You can buy online access at www.alldata.com and it’s worth every penny of $26.95 to get the correct prints. Unplug all your bulbs and install them one at a time until the fuse blows. Don’t forget the high tail light on the tailgate. That should narrow the problem down to which circuit.


#14

How would installing a bulb cause the fuse to blow?


#15

I do have back lights (as in, when I turn my headlights on) so there is power going to those bulbs, even with the fuse blown. But no brake lights. And stepping on the brake pedal is what blows is.
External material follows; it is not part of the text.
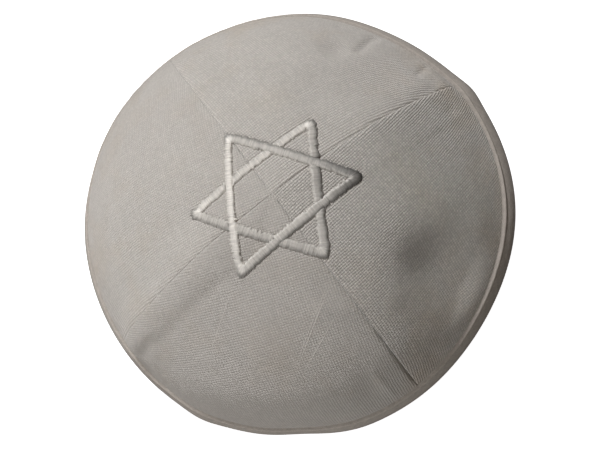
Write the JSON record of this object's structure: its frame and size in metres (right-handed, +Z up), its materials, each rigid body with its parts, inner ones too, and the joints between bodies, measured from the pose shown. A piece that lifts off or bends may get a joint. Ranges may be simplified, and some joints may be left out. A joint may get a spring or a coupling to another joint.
{
  "type": "kippah skullcap",
  "caption": "Shallow round cloth skullcap: four sewn linen panels, a folded binding round the rim and a six-pointed star in raised satin stitch.",
  "frame": {"origin": "centre of the cap's outline at the level of the rim's underside", "axes": "+Z up through the crown, +X along the right seam, +Y along the back seam and through one point of the star"},
  "size_m": [0.171, 0.17, 0.046],
  "materials": {
    "linen": "undyed grey-beige slubbed linen in plain weave, matt",
    "binding_tape": "folded tape of the same linen, matt, a little warmer",
    "satin_thread": "off-white embroidery thread in satin stitch, soft sheen across the column"
  },
  "bodies": {
    "root": {"panel_back_right": "linen", "panel_back_left": "linen", "panel_front_left": "linen", "panel_front_right": "linen", "rim_binding": "binding_tape", "star_over_triangle": "satin_thread", "star_under_tip_right": "satin_thread", "star_under_bar_right": "satin_thread", "star_under_tip_front": "satin_thread", "star_under_bar_front": "satin_thread", "star_under_tip_left": "satin_thread", "star_under_bar_left": "satin_thread"}
  },
  "joints": []
}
Thanks for all of the tips so far. It’s been raining ALL DAY so I haven’t been able to do much.


#16

knfenimore, I’ve removed all of my bulbs to try that and even with all of the bulbs removed, the brake pedal will still blow the fuse.


#17

You must have a dead short a wire between the switch and the bulbs. At this point, @insightful’s advise is the best so far. The wire harness must be traced to find the short.


#18

I would bet money that you have damaged wires, especially for the third brake light, where the wiring runs from the body into the tailgate.


#19

A thought on the trailer hitch idea: Could a previous owner have installed, then uninstalled a hitch? If so, (and really, in any case) look long and hard under the rear of the van for any wires that could be suspect.


#20

Put in a new fuse, then have someone watch the brake lights as you step on the brakes. See if one brake light does not come on before the fuse blows. Two of the lights should at least flash momentarily. This will isolate the circuit where the problem is. If none of the lights flash, then use a larger fuse or a piece of wire in the fuse socket, but only hit the brakes for less than a second, just enough to get the brake lights to flash, no more.

If they all come on the same or none come on, even for a moment, then the issue is before the junction where the three circuits split out. That is most often at the split or at the brake light switch. The brake light switch could have an internal short and unless the van has been in an accident, this would be the most suspect.